The United States, he said, "has no quarrel with the Iraqi people. Our quarrel is with Iraq's dictator, and with his aggression. Iraq will not be permitted to annex Kuwait. That's not a threat, or a boast, that's just the way it's going to be."

He described the United States as having "a lasting role" in the Persian Gulf and said, "Our role, with others, is to deter future aggression. Our role is to help our friends in their own self-defense."

Adding a touch more characteristic of his predecessor, Ronald Reagan, Bush read from a letter written by a soldier, Pfc. Wade Merritt of Knoxville, Tenn., now stationed in Saudi Arabia.

" 'I am proud of my country and its firm stand against inhumane aggression. I am proud of my Army and its men. . . . I am proud to serve my country,' "Bush quoted the GI as writing to his parents.

Saying that Merritt wrote of "his worries, his love of family and his hopes for peace," the President added: "Let me just say, Wade, America is proud of you. And grateful to every soldier, sailor, Marine and airman serving the cause of peace in the Persian Gulf."

Bush also talked of his effort to demonstrate what he characterized as broad international support for his policy, citing his meeting Sunday in Helsinki, Finland, with Gorbachev.

"Clearly, no longer can a dictator count on East-West confrontation to stymie concerted U.N. action against aggression," the President said. "A new partnership of nations has begun."

He said the United States and Soviet Union "are working together to build a new relationship" and that the two leaders affirmed in their meeting "our shared resolve to counter Iraq's threat to peace."

The President used the Persian Gulf to bolster his argument for a resolution of the nearly yearlong, often acrimonious debate over the federal budget, urging Congress to "get America's economic house in order" by adopting a five-year, $500-billion deficit reduction plan.

Bush called for a defense budget that reflects not only the striking shift in East-West relations but also one that will "deal with the continuing risks of outlaw action and regional conflict"--an emerging focus of the Administration's argument for Pentagon spending.

Although the defense budget can be trimmed, cutting to a point that would "threaten our vital margin of safety is something I will never accept," Bush said.

"The world is still dangerous. Surely that is now clear. Stability is not secure. American interests are far-reaching," he said. "This is no time to risk America's capacity to protect her vital interests."

At the White House, the speech was seen as "an opportunity to tell the American people what happened, the objectives behind our involvement, all the things done internationally to get everybody together, and where we're headed from here," a senior White House official said.

The address, the official said, was "an effort on our part to emphasize the consistency of this action with the principles of American foreign policy and (to offer) a bit more explanation of the principles at stake in opposition to President Saddam."

That approach reflected the fact that Bush, despite repeated news conferences and speeches devoted to the Middle East crisis, was under pressure from some members of Congress to present in a public forum, and in a comprehensive manner, his reasons for sending more than 100,000 soldiers, sailors, Marines and Air Force personnel to the gulf area.

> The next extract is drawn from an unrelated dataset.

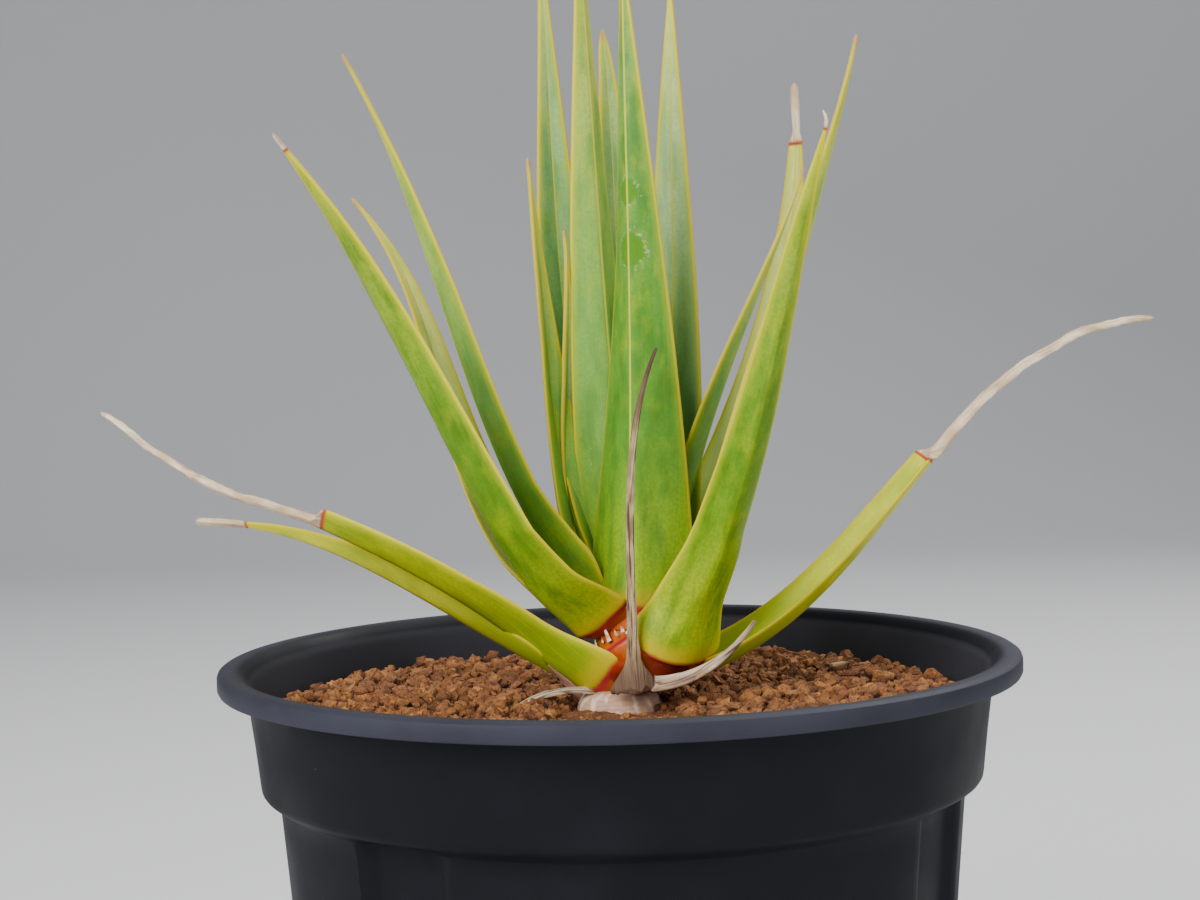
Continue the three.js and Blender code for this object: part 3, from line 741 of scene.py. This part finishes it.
def dried(tree, uv, tan, pale, dark, streaks=0.9):
    """The colour of dried leaf: fibres and patches of two straw colours, with dark streaks."""
    streak = textured(tree, uv, (330, 16, 1), 4)
    fibre = textured(tree, uv, (900, 30, 1), 3)
    patch = textured(tree, uv, (70, 22, 1))
    straw = mixed(tree, ranged(tree, patch, 0.38, 0.62), tan, pale)
    straw = mixed(tree, ranged(tree, fibre, 0.45, 0.65, 0, 0.5), straw, tan)
    return mixed(tree, ranged(tree, streak, 0.49, 0.62, 0, streaks), straw, dark), streak


MARGIN_GOLD = (0.58, 0.48, 0.015, 1)
MARGIN_PINK = (0.4, 0.28, 0.08, 1)
RIB_GOLD = (0.5, 0.5, 0.03, 1)
FOOT_RED = (0.42, 0.035, 0.035, 1)
FOOT_AMBER = (0.52, 0.38, 0.003, 1)
FLECK_YELLOW = (0.36, 0.4, 0.008, 1)
EDGE_YELLOW = (0.42, 0.45, 0.006, 1)
BLOOM = (0.6, 0.68, 0.5, 1)
WATER_GREEN = (0.07, 0.2, 0.004, 1)
STRAW_TAN = (0.5, 0.36, 0.22, 1)
STRAW_PALE = (0.74, 0.6, 0.42, 1)
STRAW_DARK = (0.17, 0.08, 0.04, 1)
JOINT_RED = (0.38, 0.06, 0.02, 1)
TIP_BROWN = (0.4, 0.22, 0.1, 1)


def leaf_finish(name, foot, middle, top, shade, rib=0.9, glow=0.45, pink=0.5, marks=()):
    """Leaf skin: green that changes from foot to tip, gold margins and midrib, and a red foot."""
    material, tree, shader = new_finish(name, **{"Specular IOR Level": 0.09})
    along, up, edge, dryness = [noted(tree, note) for note in ("along", "up", "edge", "dryness")]
    from_rib = worked(tree, "ABSOLUTE", noted(tree, "across"))
    places = add_node(tree, "ShaderNodeTexCoord")
    uv = places.outputs["UV"]
    body = places.outputs["Object"]
    blotch = textured(tree, uv, (38, 13, 1), 4)
    fleck = textured(tree, uv, (80, 30, 1), 5)
    vein = textured(tree, uv, (420, 4, 1))
    cloud = clouded(tree, body, 130, 4)
    grain = clouded(tree, body, 1700, 2)
    bloom = clouded(tree, body, 1100, 1)
    # The green, from foot to tip, with its mottling and veins
    skin = mixed(tree, ranged(tree, up, 4, 36), foot, middle)
    skin = mixed(tree, ranged(tree, along, 0.4, 0.97), skin, top)
    skin = mixed(tree, ranged(tree, blotch, 0.4, 0.68, 0, 0.7), skin, shade)
    skin = mixed(tree, ranged(tree, cloud, 0.5, 0.7, 0, 0.4), skin, foot)
    skin = mixed(tree, ranged(tree, grain, 0.35, 0.65, 0, 0.3), skin, shade)
    flecked = ranged(tree, fleck, 0.46, 0.72, 0, 0.35)
    flecked = worked(tree, "MULTIPLY", flecked, ranged(tree, along, 0.15, 0.6))
    skin = mixed(tree, flecked, skin, FLECK_YELLOW)
    skin = mixed(tree, ranged(tree, vein, 0.5, 0.66, 0, 0.16), skin, top)
    # Round marks that water left: a clean green patch in a ragged ring of pale bloom
    for u, v, radius in marks:
        centre = (0.5 + u / UV_SPAN, v / UV_SPAN, 0)
        size = radius / UV_SPAN
        ragged = add_node(tree, "ShaderNodeMix", {"Factor": 0.012}, data_type="VECTOR")
        warp = add_node(tree, "ShaderNodeTexNoise", {"Vector": body, "Scale": 420, "Detail": 3})
        tree.links.new(uv, ragged.inputs[4])
        tree.links.new(warp.outputs["Color"], ragged.inputs[5])
        gap = {0: ragged.outputs[1], 1: centre}
        gap = add_node(tree, "ShaderNodeVectorMath", gap, operation="DISTANCE").outputs["Value"]
        skin = mixed(tree, ranged(tree, gap, size * 0.85, size, 0.75, 0), skin, WATER_GREEN)
        ring = ranged(tree, gap, size, size * 1.5, 0.3, 0)
        ring = worked(tree, "MULTIPLY", ring, ranged(tree, grain, 0.56, 0.64))
        ring = worked(tree, "MULTIPLY", ring, ranged(tree, gap, size * 0.75, size))
        skin = mixed(tree, ring, skin, BLOOM)
    skin = mixed(tree, ranged(tree, bloom, 0.8, 0.84, 0, 0.5), skin, BLOOM)
    # The margins and the midrib
    skin = mixed(tree, ranged(tree, edge, 0.2, 2, glow, 0), skin, EDGE_YELLOW)
    skin = mixed(tree, ranged(tree, from_rib, 0.12, 0.34, rib, 0), skin, RIB_GOLD)
    skin = mixed(tree, ranged(tree, edge, 0.3, 0.7, 0.85, 0), skin, MARGIN_GOLD)
    skin = mixed(tree, ranged(tree, edge, 0.02, 0.14, pink, 0), skin, MARGIN_PINK)
    # The foot: amber, then a ragged red line, then the crown's orange on what clasps the crown
    ragged_up = worked(tree, "SUBTRACT", up, worked(tree, "MULTIPLY", cloud, 2.4))
    ragged_up = worked(tree, "ADD", ragged_up, ranged(tree, edge, 0, 4.5, -1.1, 0))
    skin = mixed(tree, ranged(tree, ragged_up, -0.6, 3.6, 0.8, 0), skin, FOOT_AMBER)
    skin = mixed(tree, ranged(tree, ragged_up, -1.5, -0.4, 1, 0), skin, FOOT_RED)
    skin = mixed(tree, ranged(tree, ragged_up, -3.2, -2.2, 0.9, 0), skin, CROWN_ORANGE)
    # The tip, and the dried tail past its red joint
    skin = mixed(tree, ranged(tree, along, 0.965, 0.995, 0, 0.85), skin, TIP_BROWN)
    straw, streak = dried(tree, uv, STRAW_TAN, STRAW_PALE, STRAW_DARK, 0.35)
    skin = mixed(tree, ranged(tree, dryness, 0.02, 0.4), skin, JOINT_RED)
    skin = mixed(tree, ranged(tree, dryness, 0.5, 0.98), skin, straw)
    tree.links.new(skin, shader.inputs["Base Color"])
    tree.links.new(ranged(tree, dryness, 0, 1, 0.42, 0.85), shader.inputs["Roughness"])
    relief = worked(tree, "MULTIPLY", vein, 0.3)
    crease = worked(tree, "MULTIPLY", streak, dryness)
    bumped(tree, shader, worked(tree, "ADD", relief, crease), 0.4, 0.0004)
    return material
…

White House officials said the timing of the speech was dictated primarily by the confluence of events--the budget talks that began last Friday and the weekend meeting with Gorbachev.

Even so, with members of Congress and many Americans returning to work from vacation, it came at a time when Bush would be able to grab the nation's attention--even with a message that did little more than repeat earlier messages.

Still, White House officials were frustrated by suggestions from Congress that Bush had not made clear the reasons for the military deployment.

"It's a little puzzling when I hear the phrase, 'The President owes everyone an explanation. . . ,' " complained one official. He conceded, however, that the reason for the deployment has not always been stated clearly, in one place at one time.

Indeed, at various times throughout the past six weeks, Bush has made four points the central objective of the deployment: the departure of Iraqi troops from Kuwait, the restoration of the royal government there, the release of the hostages held in Kuwait and Iraq, and the removal of the Iraqi threat to Saudi Arabia.

But mixed in with that message have been calls to protect the American "way of life," and expressions of concern about the impact that Iraq's control of Kuwaiti oil could have not only on U.S. and Western oil supplies, but on the global economy.

Since the start of the crisis, the President's approach in general, and the deployment of troops in particular, have won strong support as measured by public opinion surveys. That response reflects the historical pattern in times of turmoil, when the nation initially tends to look to the White House for a strong response.

However, more recent polls have shown that support, if anything, has grown, even as members of Congress discovered during the August recess that back home there remained an uncertainty about the reason for the massive military operation and questions about where it would lead.

A Washington Post-ABC News poll made public Tuesday found that 81% of those surveyed expressed overall approval for the decision to send troops to Saudi Arabia--a figure that has grown from 74% a month ago. It is an extremely high number that gives Bush considerable leeway in pursuing a course without feeling the pressures of waning popular support.

However, there also is a strong feeling that the United States should obtain the help of allies in paying at least part of the cost of the operation. In the poll released Tuesday, 89% said the allies should provide such support.

To that extent, the timing of the speech could not have been better: One day before Bush spoke, Secretary of State James A. Baker III added up the pledges he had received during his efforts last week to get the wealthy oil-producing states to ante up.

Baker said that Saudi Arabia, the United Arab Emirates and the exiled government of Kuwait had agreed to contribute the entire $6 billion that the U.S. operation is expected to cost this year. He said they also would put up another $6 billion to help Egypt and Turkey recoup from the economic devastation they expect to experience as a result of following Bush's lead.